Professor Olabode Omojola and his class at Mount Holyoke College present an opera based on the legend of the Yoruban Queen, Moremi.
The African folk opera series, which has become one of the signature performances of the Music Department, commenced in the fall of 2008 with the production of the Palmwine Drinkard, a Yoruba opera composed by Kola Ogunmola and based on Amos Tutuola’s novel of the same title. The second opera in the series, Queen Moremi, written and composed by Professor Olabode Omojola.
Jointly produced by the Departments of Music and Theatre Arts, both operas were performed by Mount Holyoke College and 5-College students of Omojola’s African music classes, in collaboration with invited African musicians and choreographers. These operas are noted for their use of African mythology and performance practices, featuring song, chant, dance, and drumming, while utilizing the resources of the Western theatre. Omojola, who directs the series, explains that the operas provide a unique context for students to gain a firsthand experience of African music through performance and by working with distinguished African professional musicians.

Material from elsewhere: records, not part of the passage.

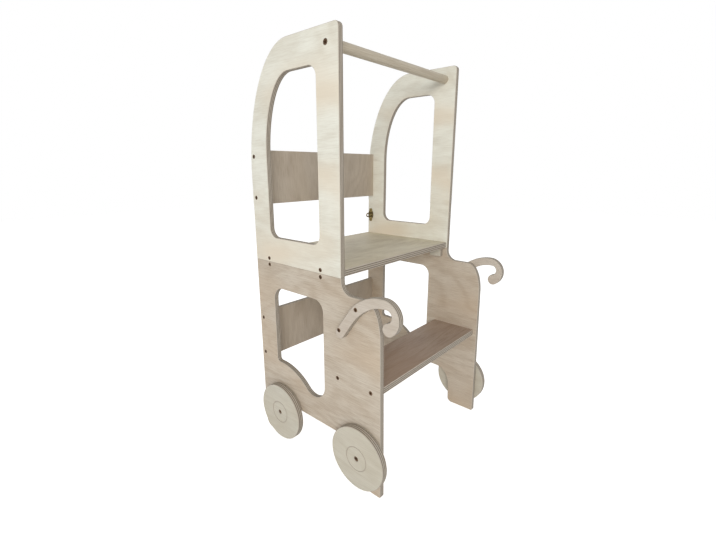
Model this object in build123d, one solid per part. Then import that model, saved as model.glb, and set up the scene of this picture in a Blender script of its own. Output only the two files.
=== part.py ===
from build123d import *
import math
import os

os.makedirs("parts", exist_ok=True)

# Plywood kitchen tower for a small child, cut in the outline of an old motor car.
# The upper frame tips backwards on two hinges and lands upside down behind the lower frame,
# which turns the tower into a low table with a bench.
# Frame: +X to the right of somebody facing the front, the front faces -Y, +Z is up, in mm.
# The outlines are drawn with Y = 0 at the front edge of the upper frame and Z = 0 on the floor,
# and every piece is then moved along Y so that the origin lies under the middle of the object.

# Driving dimensions
WIDTH = 424.0            # over the outer faces of the two sides
DEPTH = 276.0            # upper frame, front edge to rear edge
FOLD_Z = 450.0           # height of the plane where the two frames meet
UPPER_RISE = 449.5       # top of the upper sides above that plane
SIDE_PLY = 12.0          # sides and back planks
BOARD_PLY = 15.0         # the boards that carry a load
TRIM_PLY = 15.0          # wheels and curls
SEAM = 0.2               # each frame stops this far from the fold plane
EDGE_ROUND = 1.5         # sanded edge of the sides
FINE_ROUND = 1.0         # sanded edge of the smaller pieces

# Upper side
TOP_CORNER_R = 10.0
TOP_FLAT_END = 138.0     # the flat top runs back to here, then falls as a quarter ellipse
SHOULDER_DROP = 260.0
UPPER_WINDOW = (58.5, 217.5, 507.5, 840.0)   # front, rear, bottom, top
UPPER_WINDOW_DROP = 160.0
UPPER_WINDOW_R = 21.0

# Lower side
NOSE_Z = 418.0
NOSE_HOLLOW_R = 26.0
NOSE_FLAT_END = -64.0
NOSE_FRONT = -99.0
NOSE_DROP = 75.0
FOOT_TIP = -105.0
FOOT_TIP_R = 4.0
FOOT_HEEL = -29.0
FOOT_HEEL_R = 12.0
LEG_REAR = -26.0
ARCH_Z = 100.0
ARCH_FRONT_R = 44.5
ARCH_REAR_R = 36.0
REAR_LEG_FRONT = 180.0
REAR_FOOT_R = 20.0
LOWER_WINDOW = (53.5, 215.5, 391.0)          # front, rear, top
LOWER_WINDOW_FRONT_R = 26.0
LOWER_WINDOW_REAR_R = 30.0
LOWER_WINDOW_HEEL_R = 7.0
LOWER_WINDOW_TOE_R = 35.0
SILL_CENTRE = (203.0, 74.0)                  # the sill is a round above the rear wheel
SILL_R = 130.0

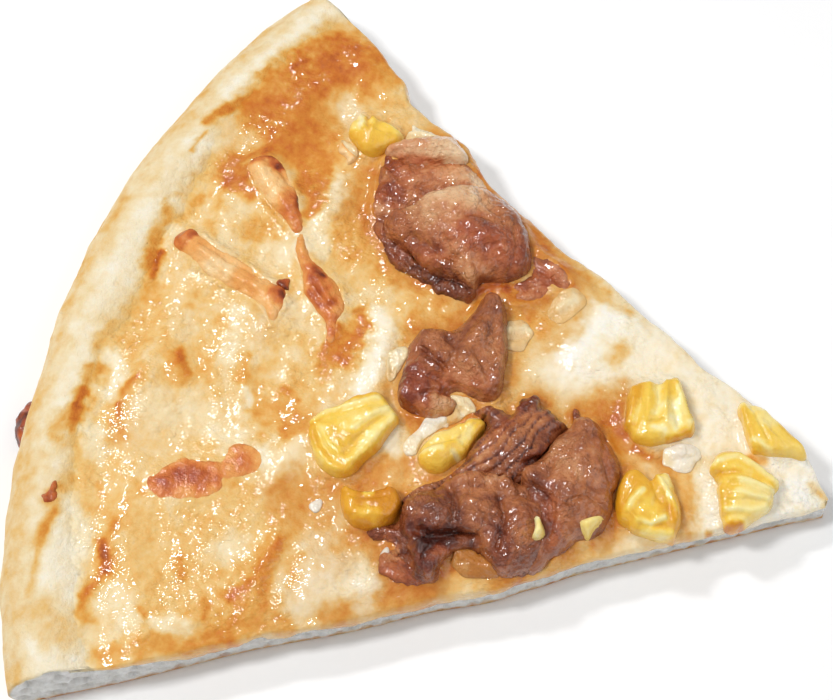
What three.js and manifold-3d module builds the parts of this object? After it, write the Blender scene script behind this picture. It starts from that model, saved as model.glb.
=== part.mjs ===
// One slice of a small round pizza, as a scene graph of closed solids. Millimetres, +Z up.
//
// The slice lies flat on z = 0. Its tip, the middle of the whole pizza, points towards -Y, and its crust is
// an arc at +Y. The origin is under the middle of its bounding box. A base of dough carries a layer of melted
// cheese and sauce, and on that lie pieces of chicken, corn kernels and toasted sticks of cheese. Scraps of
// onion and corn skin are part of the cheese. Each piece is cut to what it lies on, with a small gap, so that
// no two solids touch.
import * as THREE from "three";
import { mergeVertices } from "three/addons/utils/BufferGeometryUtils.js";
import Module from "manifold-3d";

const wasm = await Module();
wasm.setup();
const { lerp, smoothstep, degToRad, radToDeg } = THREE.MathUtils;

// ---- Driving dimensions ----
const PIZZA_RADIUS = 99.5;
const HALF_ANGLE = degToRad(30.9); // half of the slice, which is about a sixth of the pizza
const CENTRE_Y = -50; // where the middle of the pizza lies
const TIP_RADIUS = 0.6; // the tip is blunt, cut off this far from the middle
const CRUST_HEIGHT = 9.3;
const CRUST_WIDTH = 6; // from the top of the crust to its outermost line
const BULGE_HEIGHT = 4; // height of that outermost line
const FOOT_INSET = 2; // how far inside it the flat underside ends
const CHEESE_START = 4;
const CHEESE_END = 91;
const CHEESE_DEPTH = 1.7;
const CHEESE_LIP = 0.8; // how far the cheese stands out over the cut faces
const GAP = 0.2; // between one solid and the next
const EMBED = 0.9; // how far a topping sinks into the cheese
const DOUGH_PITCH = 2.5; // size of the facets
const CHEESE_PITCH = 2.35;
const TOPPING_PITCH = 1.9;

// Height of the dough by distance from the middle, up to the top of the crust.
const DOUGH_HEIGHTS = [
  [0, 4.1],
  [12, 4.9],
  [30, 5.4],
  [60, 5.6],
  [78, 6.1],
  [86, 7.2],
  [PIZZA_RADIUS - CRUST_WIDTH, CRUST_HEIGHT],
];

// How far each cut edge stands out from a straight radial cut, by distance from the middle.
const LEFT_CUT = [
  [0, -0.2],
  [30, -0.1],
  [37, 0.4],
  [42, 0.8],
  [50, 0.3],
  [58, 0.4],
  [72, -0.2],
  [86, 0],
  [100, -0.3],
];
const RIGHT_CUT = [
  [0, 0],
  [8, 1],
  [14, 0.9],
  [26, -0.2],
  [38, -0.8],
  [47, -1.9],
  [59, -2.2],
  [66, -1],
  [75, -1.7],
  [79, 0],
  [88, 0.9],
  [100, 0.6],
];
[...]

The origins of this musico-dramatic genre extend as far back as the 17th century, when the Alaafin, king of the ancient Yoruba kingdom of Oyo in Western Nigeria, declared that the egungun (masquerade) performance, hitherto performed as part of religious rituals, should henceforth also be performed as royal entertainment. It soon became accessible to the general public and was subsequently referred to as alarinjo (lit. walking dancers), because of the itinerant nature of the performers. The alarinjo, like most African performances, is operatic in nature, consisting of singing, comical narratives, dance and magical displays done to the accompaniment of bata drumming. It would later provide an important model for the Yoruba traveling theatre of the 1940s of which the folk opera tradition was a major part.